Copy verbatim the block of lines in the entries below whose first line contains "# Nothing is" and whose last line contains "obj.matrix_world = Matrix.Identity(4)". Leave out all other lines.

══ RECORD SET ══

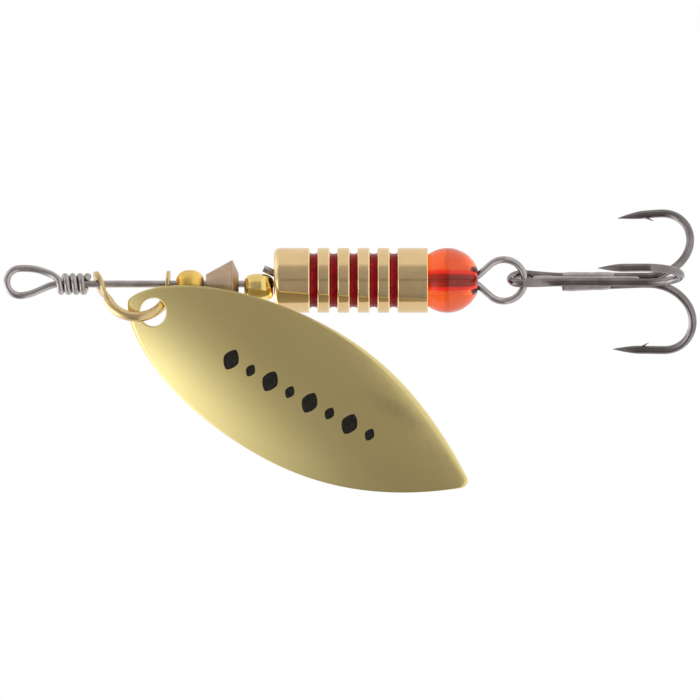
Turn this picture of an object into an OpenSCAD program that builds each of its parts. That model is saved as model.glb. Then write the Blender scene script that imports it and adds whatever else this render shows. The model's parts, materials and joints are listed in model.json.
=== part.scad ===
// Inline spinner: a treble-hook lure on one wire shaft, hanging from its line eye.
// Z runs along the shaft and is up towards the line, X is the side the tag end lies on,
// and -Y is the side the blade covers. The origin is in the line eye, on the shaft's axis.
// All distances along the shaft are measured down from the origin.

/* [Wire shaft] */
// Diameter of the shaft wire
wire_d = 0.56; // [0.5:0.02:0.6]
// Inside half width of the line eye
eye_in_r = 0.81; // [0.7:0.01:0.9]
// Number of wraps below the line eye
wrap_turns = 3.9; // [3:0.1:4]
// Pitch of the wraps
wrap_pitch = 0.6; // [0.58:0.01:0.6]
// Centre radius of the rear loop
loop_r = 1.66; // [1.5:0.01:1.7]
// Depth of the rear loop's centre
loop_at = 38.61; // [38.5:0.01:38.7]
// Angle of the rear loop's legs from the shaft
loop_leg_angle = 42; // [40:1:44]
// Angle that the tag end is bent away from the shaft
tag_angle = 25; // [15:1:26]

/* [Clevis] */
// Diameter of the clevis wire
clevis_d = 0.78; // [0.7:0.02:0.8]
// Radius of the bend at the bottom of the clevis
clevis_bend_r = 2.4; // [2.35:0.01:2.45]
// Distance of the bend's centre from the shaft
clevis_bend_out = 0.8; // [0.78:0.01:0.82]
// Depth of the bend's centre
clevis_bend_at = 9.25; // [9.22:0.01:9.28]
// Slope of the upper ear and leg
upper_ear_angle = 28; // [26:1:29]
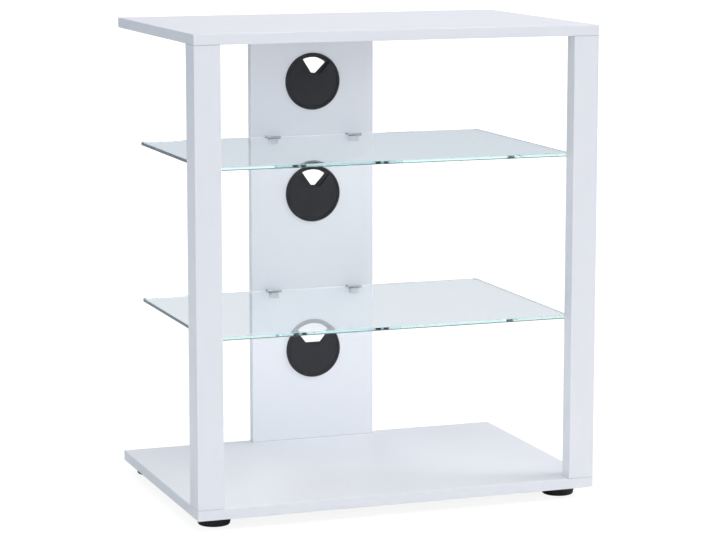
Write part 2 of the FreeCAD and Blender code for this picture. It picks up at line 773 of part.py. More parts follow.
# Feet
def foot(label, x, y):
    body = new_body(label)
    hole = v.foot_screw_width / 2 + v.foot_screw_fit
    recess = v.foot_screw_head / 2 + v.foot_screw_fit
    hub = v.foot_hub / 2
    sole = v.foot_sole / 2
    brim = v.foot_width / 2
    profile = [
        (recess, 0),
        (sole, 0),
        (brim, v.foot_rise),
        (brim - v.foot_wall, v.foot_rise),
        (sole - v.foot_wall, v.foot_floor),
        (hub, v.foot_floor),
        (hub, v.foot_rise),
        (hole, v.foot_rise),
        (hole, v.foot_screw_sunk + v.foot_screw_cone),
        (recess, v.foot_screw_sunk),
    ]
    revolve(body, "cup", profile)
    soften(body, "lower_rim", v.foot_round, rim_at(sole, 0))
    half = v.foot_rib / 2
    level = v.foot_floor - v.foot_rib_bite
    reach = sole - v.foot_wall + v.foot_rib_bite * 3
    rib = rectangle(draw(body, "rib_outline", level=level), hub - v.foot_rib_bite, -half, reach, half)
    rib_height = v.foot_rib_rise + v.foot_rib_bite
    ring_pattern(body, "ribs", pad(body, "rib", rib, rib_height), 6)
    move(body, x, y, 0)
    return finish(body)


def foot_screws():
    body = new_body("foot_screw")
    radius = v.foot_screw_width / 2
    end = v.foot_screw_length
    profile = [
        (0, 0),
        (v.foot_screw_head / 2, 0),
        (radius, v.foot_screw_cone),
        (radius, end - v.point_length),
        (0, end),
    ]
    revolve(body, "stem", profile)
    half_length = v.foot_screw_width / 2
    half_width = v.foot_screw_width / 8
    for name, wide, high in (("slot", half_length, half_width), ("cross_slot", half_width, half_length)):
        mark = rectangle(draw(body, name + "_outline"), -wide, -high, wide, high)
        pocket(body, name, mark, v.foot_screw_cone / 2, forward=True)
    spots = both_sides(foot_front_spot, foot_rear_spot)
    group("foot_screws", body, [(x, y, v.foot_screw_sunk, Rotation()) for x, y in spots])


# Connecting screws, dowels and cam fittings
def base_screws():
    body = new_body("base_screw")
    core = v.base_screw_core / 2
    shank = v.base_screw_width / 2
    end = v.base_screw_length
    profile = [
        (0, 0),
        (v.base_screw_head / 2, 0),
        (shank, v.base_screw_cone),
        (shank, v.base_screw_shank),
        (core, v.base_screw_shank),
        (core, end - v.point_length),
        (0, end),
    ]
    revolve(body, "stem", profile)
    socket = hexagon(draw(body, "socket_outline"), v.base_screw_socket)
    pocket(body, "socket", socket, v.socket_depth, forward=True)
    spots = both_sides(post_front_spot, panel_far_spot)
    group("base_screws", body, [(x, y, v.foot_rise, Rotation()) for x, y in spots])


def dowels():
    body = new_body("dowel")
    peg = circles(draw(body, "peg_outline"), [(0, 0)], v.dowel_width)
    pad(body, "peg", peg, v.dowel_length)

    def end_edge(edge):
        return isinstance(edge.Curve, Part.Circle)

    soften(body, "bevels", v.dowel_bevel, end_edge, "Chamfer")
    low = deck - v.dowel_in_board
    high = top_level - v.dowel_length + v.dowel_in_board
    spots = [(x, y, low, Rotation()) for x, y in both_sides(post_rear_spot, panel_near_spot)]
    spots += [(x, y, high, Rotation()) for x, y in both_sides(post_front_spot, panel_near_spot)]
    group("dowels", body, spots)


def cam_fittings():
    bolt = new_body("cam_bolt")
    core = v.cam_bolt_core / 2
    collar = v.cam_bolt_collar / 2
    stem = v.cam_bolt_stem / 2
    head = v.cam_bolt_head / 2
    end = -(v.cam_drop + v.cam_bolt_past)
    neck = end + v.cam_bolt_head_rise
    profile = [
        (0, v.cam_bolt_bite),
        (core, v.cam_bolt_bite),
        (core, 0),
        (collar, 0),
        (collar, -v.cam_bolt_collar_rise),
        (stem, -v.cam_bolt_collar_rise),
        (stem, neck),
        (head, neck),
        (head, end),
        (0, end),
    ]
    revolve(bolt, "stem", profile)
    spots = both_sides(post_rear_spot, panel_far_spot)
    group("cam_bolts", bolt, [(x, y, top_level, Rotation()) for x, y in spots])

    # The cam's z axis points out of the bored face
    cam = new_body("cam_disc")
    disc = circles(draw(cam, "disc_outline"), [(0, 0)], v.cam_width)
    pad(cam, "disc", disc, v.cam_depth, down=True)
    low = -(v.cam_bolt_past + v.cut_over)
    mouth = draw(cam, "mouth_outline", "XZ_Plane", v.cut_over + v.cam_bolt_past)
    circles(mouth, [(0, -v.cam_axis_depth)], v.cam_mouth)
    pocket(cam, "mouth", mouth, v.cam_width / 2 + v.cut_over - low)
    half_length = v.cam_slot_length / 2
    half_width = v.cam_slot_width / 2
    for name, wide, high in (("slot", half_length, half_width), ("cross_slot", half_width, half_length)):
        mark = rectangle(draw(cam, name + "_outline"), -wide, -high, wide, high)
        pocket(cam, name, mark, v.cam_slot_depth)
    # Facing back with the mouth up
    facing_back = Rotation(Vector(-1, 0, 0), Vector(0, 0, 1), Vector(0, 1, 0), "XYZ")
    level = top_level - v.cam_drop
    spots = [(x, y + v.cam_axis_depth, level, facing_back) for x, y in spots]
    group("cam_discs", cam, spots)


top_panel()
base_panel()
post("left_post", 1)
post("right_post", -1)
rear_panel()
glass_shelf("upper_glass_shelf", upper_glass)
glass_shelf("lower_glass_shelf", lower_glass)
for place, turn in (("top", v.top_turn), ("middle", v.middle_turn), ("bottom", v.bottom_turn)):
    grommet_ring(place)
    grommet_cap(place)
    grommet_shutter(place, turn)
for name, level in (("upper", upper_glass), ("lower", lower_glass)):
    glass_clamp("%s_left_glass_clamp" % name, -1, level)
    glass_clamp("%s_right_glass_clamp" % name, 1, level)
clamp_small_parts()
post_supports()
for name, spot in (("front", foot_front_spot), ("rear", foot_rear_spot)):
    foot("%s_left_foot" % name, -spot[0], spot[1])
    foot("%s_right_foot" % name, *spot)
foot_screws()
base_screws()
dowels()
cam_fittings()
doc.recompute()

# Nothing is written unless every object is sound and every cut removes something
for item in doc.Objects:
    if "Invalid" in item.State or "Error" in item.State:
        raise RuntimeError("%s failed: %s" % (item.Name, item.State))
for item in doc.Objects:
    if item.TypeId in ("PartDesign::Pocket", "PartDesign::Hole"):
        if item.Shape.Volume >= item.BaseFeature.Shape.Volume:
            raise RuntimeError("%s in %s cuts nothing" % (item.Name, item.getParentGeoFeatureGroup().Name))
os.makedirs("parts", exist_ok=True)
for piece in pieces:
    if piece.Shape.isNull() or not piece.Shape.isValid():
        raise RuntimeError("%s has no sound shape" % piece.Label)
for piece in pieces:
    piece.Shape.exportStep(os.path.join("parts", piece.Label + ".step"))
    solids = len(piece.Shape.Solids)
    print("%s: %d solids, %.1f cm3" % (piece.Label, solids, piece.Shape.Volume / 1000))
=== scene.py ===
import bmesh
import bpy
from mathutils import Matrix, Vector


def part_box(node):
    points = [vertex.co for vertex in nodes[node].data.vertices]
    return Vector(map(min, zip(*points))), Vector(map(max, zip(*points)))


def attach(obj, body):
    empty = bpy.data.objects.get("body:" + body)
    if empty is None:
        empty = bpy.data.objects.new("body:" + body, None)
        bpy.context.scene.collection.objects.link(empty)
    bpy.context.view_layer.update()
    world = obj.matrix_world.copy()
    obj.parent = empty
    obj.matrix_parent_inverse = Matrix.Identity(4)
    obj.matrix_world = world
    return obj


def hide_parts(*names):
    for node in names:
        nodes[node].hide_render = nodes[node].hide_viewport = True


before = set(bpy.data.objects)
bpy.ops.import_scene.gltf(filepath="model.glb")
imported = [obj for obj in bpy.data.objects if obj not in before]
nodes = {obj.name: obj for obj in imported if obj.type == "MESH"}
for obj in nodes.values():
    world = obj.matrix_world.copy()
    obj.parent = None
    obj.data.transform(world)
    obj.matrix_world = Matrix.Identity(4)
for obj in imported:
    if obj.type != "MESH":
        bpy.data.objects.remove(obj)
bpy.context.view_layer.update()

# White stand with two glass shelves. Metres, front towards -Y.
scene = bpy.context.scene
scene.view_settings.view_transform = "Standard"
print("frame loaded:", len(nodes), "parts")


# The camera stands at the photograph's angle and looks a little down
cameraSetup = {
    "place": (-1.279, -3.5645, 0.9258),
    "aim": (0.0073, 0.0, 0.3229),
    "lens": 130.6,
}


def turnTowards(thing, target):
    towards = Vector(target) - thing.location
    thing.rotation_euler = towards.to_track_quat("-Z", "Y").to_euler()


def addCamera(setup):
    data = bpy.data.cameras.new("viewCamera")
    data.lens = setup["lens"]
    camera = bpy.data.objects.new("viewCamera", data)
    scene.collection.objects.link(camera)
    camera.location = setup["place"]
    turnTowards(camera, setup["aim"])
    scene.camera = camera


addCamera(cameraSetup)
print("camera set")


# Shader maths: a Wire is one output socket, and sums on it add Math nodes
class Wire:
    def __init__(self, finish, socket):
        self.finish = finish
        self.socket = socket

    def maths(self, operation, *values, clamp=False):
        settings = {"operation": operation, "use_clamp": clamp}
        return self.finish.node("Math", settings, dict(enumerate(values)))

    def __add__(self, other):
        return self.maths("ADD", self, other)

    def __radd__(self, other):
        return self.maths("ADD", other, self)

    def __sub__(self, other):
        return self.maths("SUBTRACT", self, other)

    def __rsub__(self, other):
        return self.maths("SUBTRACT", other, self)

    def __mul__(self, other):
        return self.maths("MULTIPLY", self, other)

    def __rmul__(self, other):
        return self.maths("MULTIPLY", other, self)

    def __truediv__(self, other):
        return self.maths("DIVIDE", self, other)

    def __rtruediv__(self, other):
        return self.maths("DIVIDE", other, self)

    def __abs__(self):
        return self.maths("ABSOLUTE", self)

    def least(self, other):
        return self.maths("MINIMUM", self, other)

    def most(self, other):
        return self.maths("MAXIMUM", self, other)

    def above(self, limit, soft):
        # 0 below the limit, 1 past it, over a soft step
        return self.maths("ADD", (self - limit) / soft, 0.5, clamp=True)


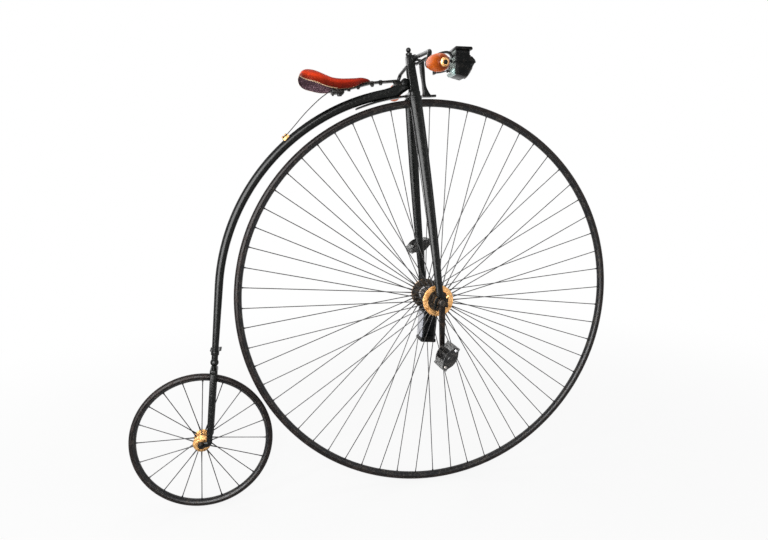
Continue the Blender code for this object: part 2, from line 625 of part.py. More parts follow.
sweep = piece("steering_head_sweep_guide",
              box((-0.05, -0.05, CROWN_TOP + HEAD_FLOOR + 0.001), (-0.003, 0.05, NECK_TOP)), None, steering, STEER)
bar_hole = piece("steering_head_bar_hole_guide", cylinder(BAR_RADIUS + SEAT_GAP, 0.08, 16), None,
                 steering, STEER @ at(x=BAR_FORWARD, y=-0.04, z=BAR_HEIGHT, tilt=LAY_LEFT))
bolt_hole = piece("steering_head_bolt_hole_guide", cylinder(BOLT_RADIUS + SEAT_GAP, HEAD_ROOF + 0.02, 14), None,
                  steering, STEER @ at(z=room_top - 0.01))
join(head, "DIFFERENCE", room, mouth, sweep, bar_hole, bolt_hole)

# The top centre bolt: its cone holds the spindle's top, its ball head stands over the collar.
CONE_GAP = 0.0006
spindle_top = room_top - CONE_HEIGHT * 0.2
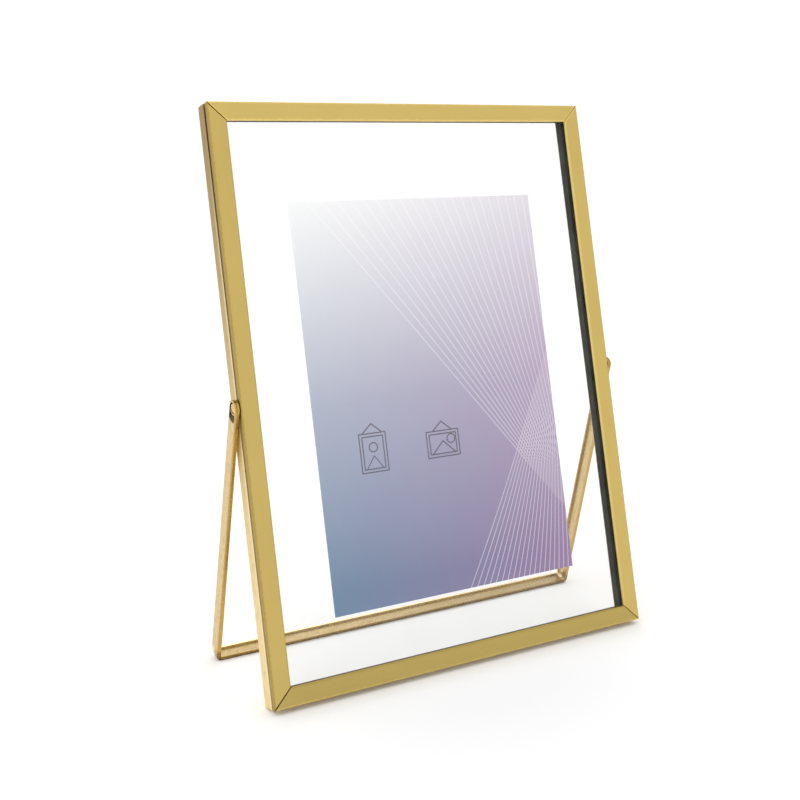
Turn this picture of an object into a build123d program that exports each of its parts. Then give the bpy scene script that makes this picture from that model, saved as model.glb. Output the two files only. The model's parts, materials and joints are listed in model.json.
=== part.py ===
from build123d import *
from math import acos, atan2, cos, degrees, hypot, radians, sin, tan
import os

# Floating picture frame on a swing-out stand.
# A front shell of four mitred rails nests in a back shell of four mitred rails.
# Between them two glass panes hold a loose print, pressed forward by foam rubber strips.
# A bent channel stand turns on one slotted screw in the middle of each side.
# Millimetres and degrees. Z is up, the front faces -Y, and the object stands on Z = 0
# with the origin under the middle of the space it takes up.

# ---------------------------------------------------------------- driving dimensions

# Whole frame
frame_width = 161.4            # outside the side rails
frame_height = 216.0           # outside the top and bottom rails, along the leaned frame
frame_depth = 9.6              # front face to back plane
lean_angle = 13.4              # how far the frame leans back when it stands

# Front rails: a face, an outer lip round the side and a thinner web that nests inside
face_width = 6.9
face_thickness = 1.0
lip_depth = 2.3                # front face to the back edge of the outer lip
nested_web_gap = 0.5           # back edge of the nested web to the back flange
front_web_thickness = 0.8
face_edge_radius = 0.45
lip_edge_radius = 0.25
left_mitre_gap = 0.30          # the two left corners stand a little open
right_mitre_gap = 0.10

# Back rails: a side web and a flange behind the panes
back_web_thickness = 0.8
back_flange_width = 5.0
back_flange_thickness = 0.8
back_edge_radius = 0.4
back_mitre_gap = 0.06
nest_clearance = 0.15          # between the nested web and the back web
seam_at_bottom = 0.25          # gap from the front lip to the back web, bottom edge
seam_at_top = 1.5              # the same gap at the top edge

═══

SOLUTION TO THIS TASK:
# Nothing is written unless every object is sound and every cut removes something
for item in doc.Objects:
    if "Invalid" in item.State or "Error" in item.State:
        raise RuntimeError("%s failed: %s" % (item.Name, item.State))
for item in doc.Objects:
    if item.TypeId in ("PartDesign::Pocket", "PartDesign::Hole"):
        if item.Shape.Volume >= item.BaseFeature.Shape.Volume:
            raise RuntimeError("%s in %s cuts nothing" % (item.Name, item.getParentGeoFeatureGroup().Name))
os.makedirs("parts", exist_ok=True)
for piece in pieces:
    if piece.Shape.isNull() or not piece.Shape.isValid():
        raise RuntimeError("%s has no sound shape" % piece.Label)
for piece in pieces:
    piece.Shape.exportStep(os.path.join("parts", piece.Label + ".step"))
    solids = len(piece.Shape.Solids)
    print("%s: %d solids, %.1f cm3" % (piece.Label, solids, piece.Shape.Volume / 1000))
=== scene.py ===
import bmesh
import bpy
from mathutils import Matrix, Vector


def part_box(node):
    points = [vertex.co for vertex in nodes[node].data.vertices]
    return Vector(map(min, zip(*points))), Vector(map(max, zip(*points)))


def attach(obj, body):
    empty = bpy.data.objects.get("body:" + body)
    if empty is None:
        empty = bpy.data.objects.new("body:" + body, None)
        bpy.context.scene.collection.objects.link(empty)
    bpy.context.view_layer.update()
    world = obj.matrix_world.copy()
    obj.parent = empty
    obj.matrix_parent_inverse = Matrix.Identity(4)
    obj.matrix_world = world
    return obj


def hide_parts(*names):
    for node in names:
        nodes[node].hide_render = nodes[node].hide_viewport = True


before = set(bpy.data.objects)
bpy.ops.import_scene.gltf(filepath="model.glb")
imported = [obj for obj in bpy.data.objects if obj not in before]
nodes = {obj.name: obj for obj in imported if obj.type == "MESH"}
for obj in nodes.values():
    world = obj.matrix_world.copy()
    obj.parent = None
    obj.data.transform(world)
    obj.matrix_world = Matrix.Identity(4)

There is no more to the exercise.